Ecologies of Violence: A Conversation
When:
—
Venue:
Birkbeck 43 Gordon Square
Peltz Gallery warmly invites you to an in-conversation event and private view of the Ecologies of Violence exhibition, as part of Art History Festival 2025: Art & Nature. This exhibition of moving image works explores geographically and ecologically devastated areas deemed too hazardous for human habitation. The curator, archaeologist Esther Breithoff, will be joined by art and design historian Charlotte Ashby to discuss practice-led research, art history at Birkbeck and the research project leading to the exhibition.
Dr Esther Breithoff is Senior Lecturer in Contemporary Archaeology and Heritage at Birkbeck, University of London. She joined Birkbeck in 2019 after holding postdoctoral positions at UiT The Arctic University of Norway and the UCL Institute of Archaeology. Her research spans the fields of Contemporary Archaeology and Critical Heritage Studies and has ranged across a number of different topics—including war, natural and cultural heritage, nuclear and petroleum industries, dictatorships and biobanking—but traces a common set of interests in the relationships between conflicts, resources, recycling and rights across more-than-human worlds in the Anthropocene.

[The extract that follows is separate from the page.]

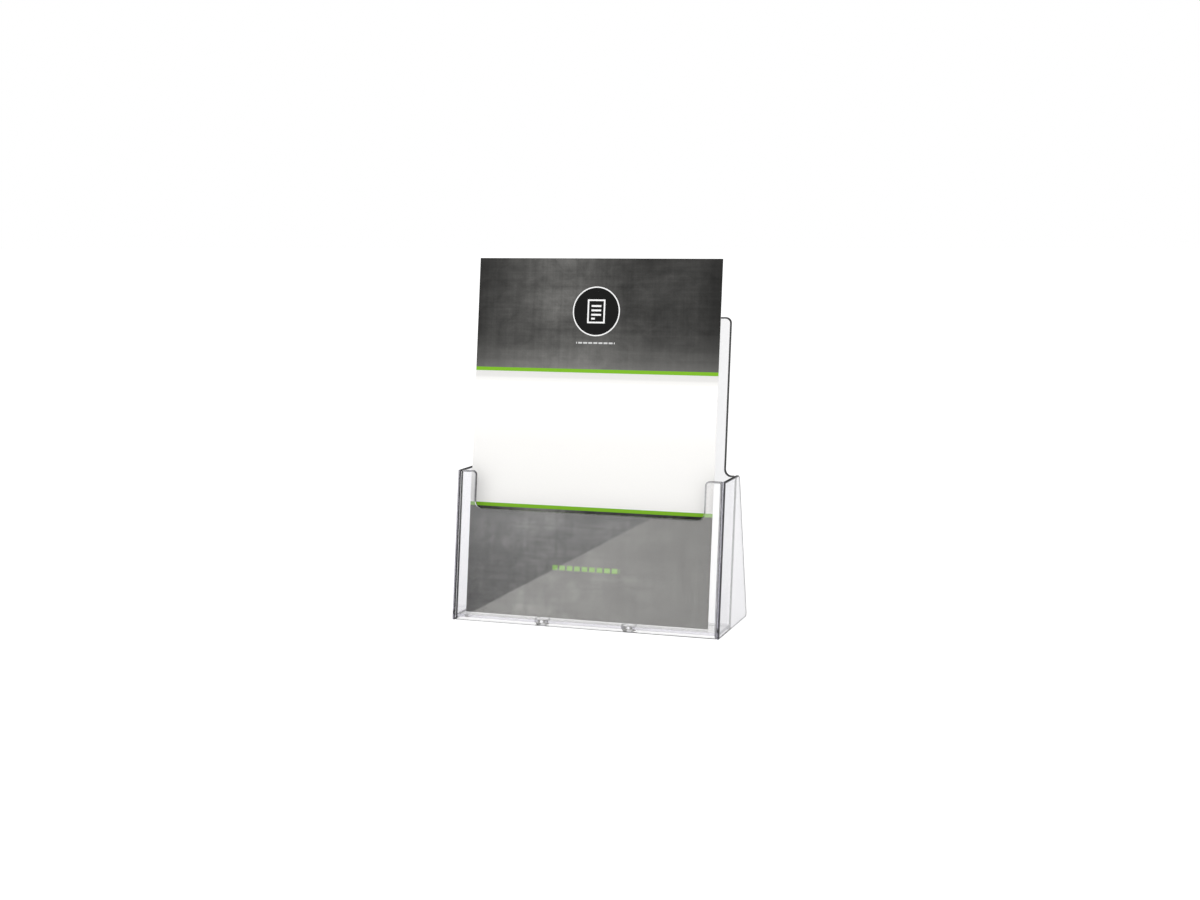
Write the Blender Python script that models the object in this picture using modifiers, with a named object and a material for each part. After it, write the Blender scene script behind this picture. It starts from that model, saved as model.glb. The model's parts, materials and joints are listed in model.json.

Dr Charlotte Ashby is Programme Director, Art History Certificate Programmes; School of Historical Studies at Birkbeck, University of London. Her research focuses on issues of nationalism, international exchange and modern identities in the nineteenth and twentieth centuries. Her work ranges over art, architecture and design and her areas of interest cover art journals, new art and changing cultures of display around 1900.
This event is part of Art History Festival 2025 organised by the Association for Art History.
Exhibition information:
ECOLOGIES OF VIOLENCE
3 October – 5 December, weekdays 10am - 8pm
Opening reception: 2 October, 6 - 8pm
Across diverse landscapes, conflict-ridden regions often become ‘exclusion’ or ‘red zones’: geographically and ecologically devastated areas deemed too hazardous for human habitation. More than a century after the First World War, parts of Vimy Ridge on the old Western Front in France remain off limits to the public due to buried explosives, collapsing tunnels, and toxic residues. This now forested exclusion zone is a landscape shaped by human and more-than-human ecologies of violence. This exhibition features Zone Rouge / Red Zone: Back Forest Reflections, a film-poem using infrared footage, reflective surfaces, and ambient sound to evoke the layered histories of destruction and renewal. Together with 3D scans of the forest, Ecologies of Violence offers a glimpse into an otherwise inaccessible heritage site where nature and conflict are deeply entangled.
This project presents research carried out as part of the UKRI FLF ‘Ecologies of Violence: Heritage and Conflict in More-Than-Human Worlds’, led by Dr Esther Breithoff and supported by Dr Matthew Leonard.